Meeting Professionals International's Principles of Professionalism mentions comps and gifts, but leaves a lot of room for interpretation. Members agree to “avoid actions which are or could be perceived as a conflict of interest or for individual gain,” and “accept only appropriate incentives, goods and services in business transactions.”
David DuBois, vice president of the MPI Foundation and interim COO of MPI, says judgments about what is and is not acceptable are between the meeting planner and his or her employer. As long as the planner discloses a gift or comp to the employer, and the booking represents the company's best interest, he doesn't see a problem. “We would discourage a meeting planner leveraging his or her business by saying ‘If I book this meeting in your hotel, I want double points,’ because then it becomes self-serving. But if a hotel says, ‘We would really like this business, so we'll double your points,’ then that's just good business,” he notes.
DuBois says MPI has only been called on to enforce its code a handful of times each year in the five years he has been with the organization.
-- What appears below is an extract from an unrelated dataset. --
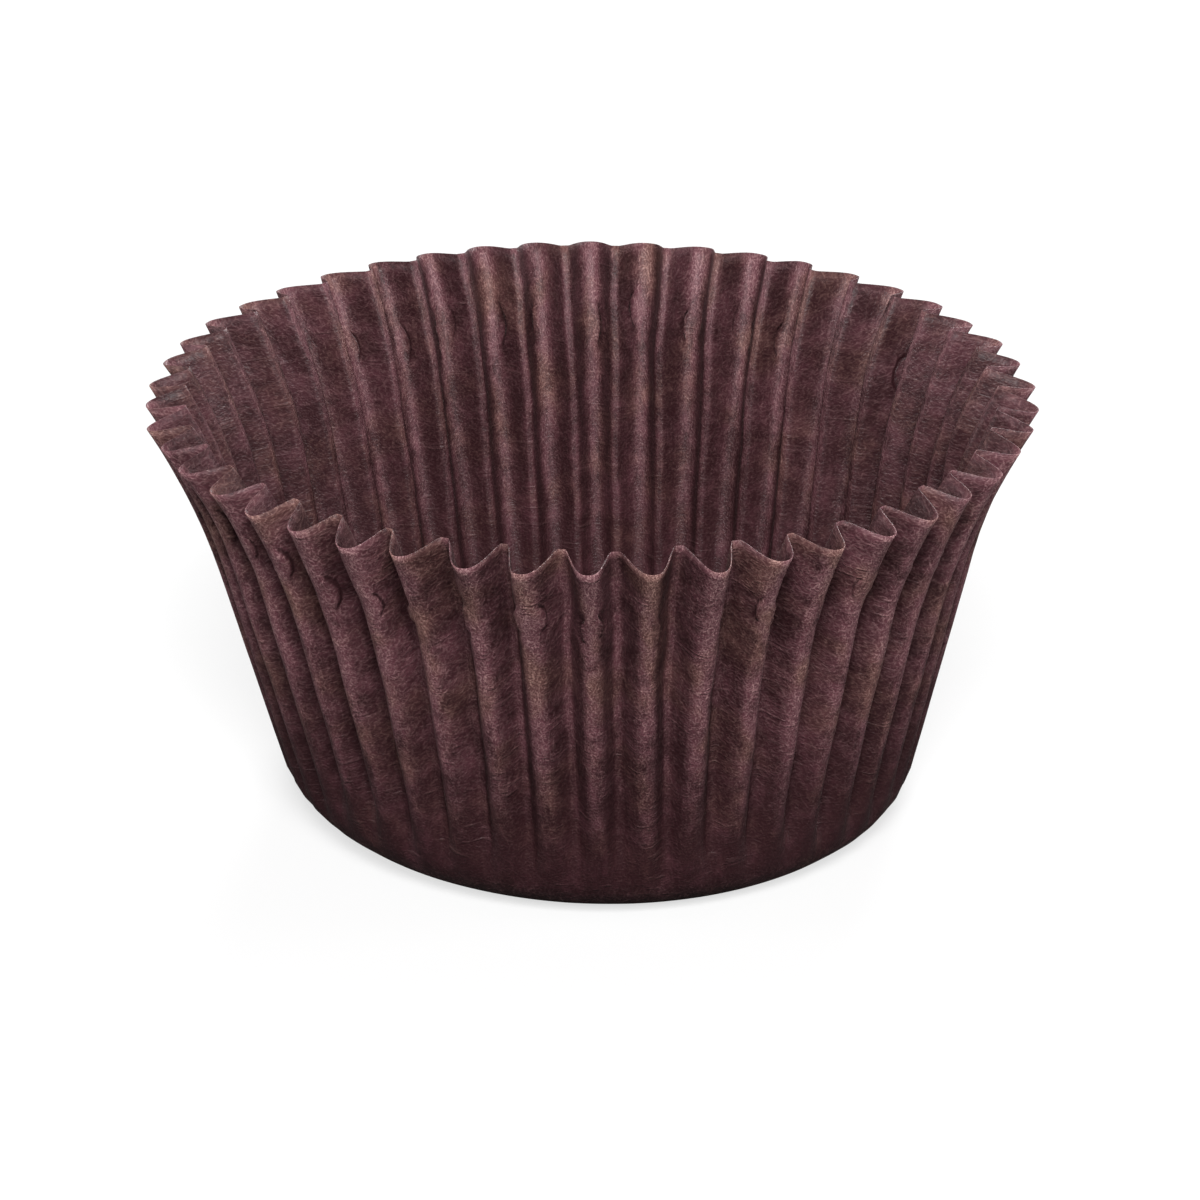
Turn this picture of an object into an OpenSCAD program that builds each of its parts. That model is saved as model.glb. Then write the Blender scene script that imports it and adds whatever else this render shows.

Those incidents, he says, have involved planner/supplier disputes, and most have been worked out through legal channels.
The Society of& Travel Executives also addresses meeting planner incentives in its Code of Ethics and Conduct, with specific rules regarding fams: “No member shall use a supplier's complimentary services to visit a destination for an inspection without specific present or future interest on the part of the member to place business at that destination and with that supplier.”